Buy, rent, or borrow a wrench. Get with local MUD members, I am sure someone would gladly loan you one for a day.

As far as torquing it down, the easiest way by far is to do it from under the vehicle and use your legs against one of the vehicle tires for leverage. You will still be amazed at how hard it is but, it is all but impossible to do from the topside.
Its just math. If youre bracing yourself against the tire under the vehicle youre basically deadlifting 150lbs with a 24" breaker bar.
 
It's not that bad. I've found quite a few people that have done it, but I can't find any that cracked a bellhousing. Not saying it hasn't and can't happen, but I'd think it would be highly unlikely.
I understand and you
Nice drama, but not realistic, lots have been torqued this way without problem. That pic is nice, but do you have pix of all of the cracked/broken bell housings from torquing bolts?
Here is a google link.....I typed "cracked bell housing from leverage" Cheers!

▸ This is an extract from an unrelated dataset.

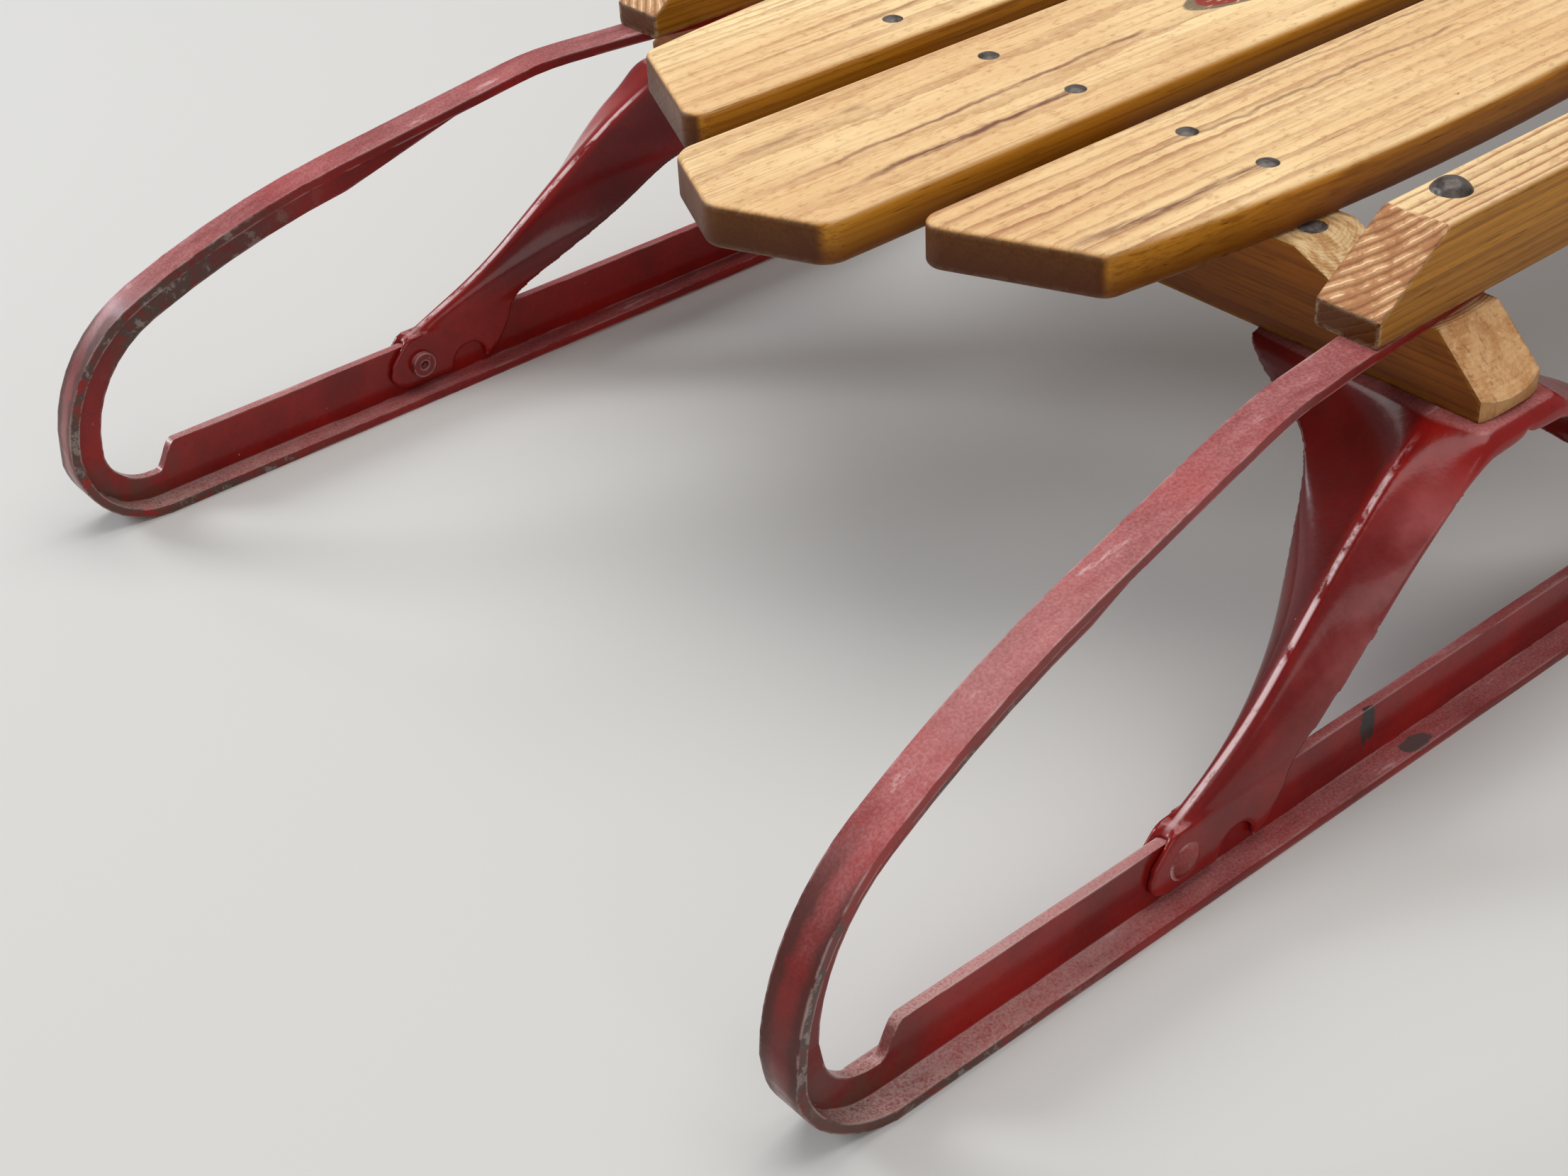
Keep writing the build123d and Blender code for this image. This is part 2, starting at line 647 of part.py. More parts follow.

cracked bellhousing from leverage - Google Search
 
Maybe it's been mentioned... you don't need a torque wrench that does 304. You only need algebra and an extension on the drive end of you torque wrench. ...not a pipe over the handle.

Then apply the following to find the input torque for a given extension length.

Torque wrench length: w = 18"
Desired torque: d = 304lb
Extension length: e = 54"
Torque input: I = 72lb
(304lb x 18) / (54 + 18) = 72lb

...this means a 54" drive side extension on the wrench requires that you input 74lb of force on the torque wrench. That means you can use normal wrench
 
Maybe it's been mentioned... you don't need a torque wrench that does 304. You only need algebra and an extension on the drive end of you torque wrench. ...not a pipe over the handle.

Then apply the following to find the input torque for a given extension length.

Torque wrench length: w = 18"
Desired torque: d = 304lb
Extension length: e = 54"
Torque input: I = 72lb
(304lb x 18) / (54 + 18) = 72lb

...this means a 54" drive side extension on the wrench requires that you input 74lb of force on the torque wrench. That means you can use normal wrench
Unless that normal wrench is not up the task and breaks.